These weeks I’ve spent many of my few spare hours digging through the LJ community blogs that have discussed the Pope’s discourse.
It seems that, especially on the communities designed for interfaith dialogue, much more important than the discourse is to catch traces of bigotry in the others’ messages. No Christian can say something without being reminded about Crusades and few Muslims can go on without being reminded about Bin Laden.
And the best part comes every time when a combatant tries to convince the audience that every violence that happened in the name of his/her religion is contrary to the true spirit of that faith and should be considered as not representative for this peaceful spirit. True, Muslims are far better at this kind of rhetoric: we can find out that Al-Qaida, the Saudi Arabian regime, the craziness in Somalia have nothing to do with Islam. Christians manage to reply only by saying that the fundies who blow up abortion clinics aren’t truly Christian; I don’t remember seeing any reference to the Inquisition or the colonization of Spanish America.

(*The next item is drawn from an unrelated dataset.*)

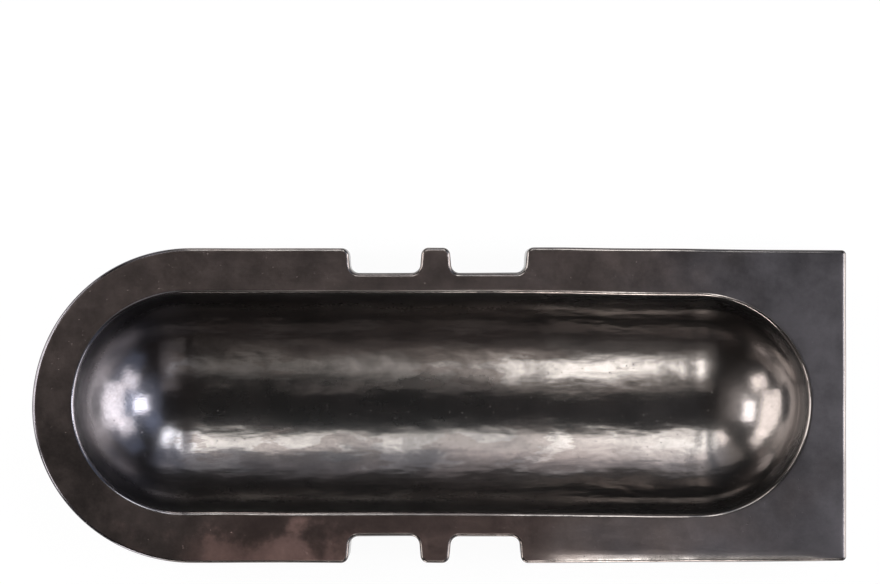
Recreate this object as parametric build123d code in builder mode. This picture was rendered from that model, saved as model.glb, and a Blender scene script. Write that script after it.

But I wonder what would be left of these religions if all violent acts ever committed in their name were simply excluded. How many believers would admit openly the benefits of most holy wars of conquest launched by their ancestors? I remember a historian who said that, if not for the Crusades, Christian faith and culture might have followed Zoroastrianism (another of Islam’s rivals) into extinction. Now, as the above-mentioned LJ users like to put it, there’s no such thing as religious violence – there’s only the peaceful spirit of religion and, well, some less peaceful people who only pretend to practice that religion and should not be taken into consideration. And those who don’t accept this distinction are ignorants, intolerants and so on.
So here we have again the old game about political correctness. I wanted to test how far this game can go and I wrote to a Catholic that the bigot and narrow-minded in the story told by Pope Benedict was in fact the emperor Manuel Paleologos, because he couldn't understand that the Ottoman Turks ready to besiege Constantinople weren’t representative for the real, peaceful Islam. And those who turned Hagia Sofia into a mosque weren't true Muslims, because the Islamic teachings wouldn't have approved this. And you know what? The guy took me for serious.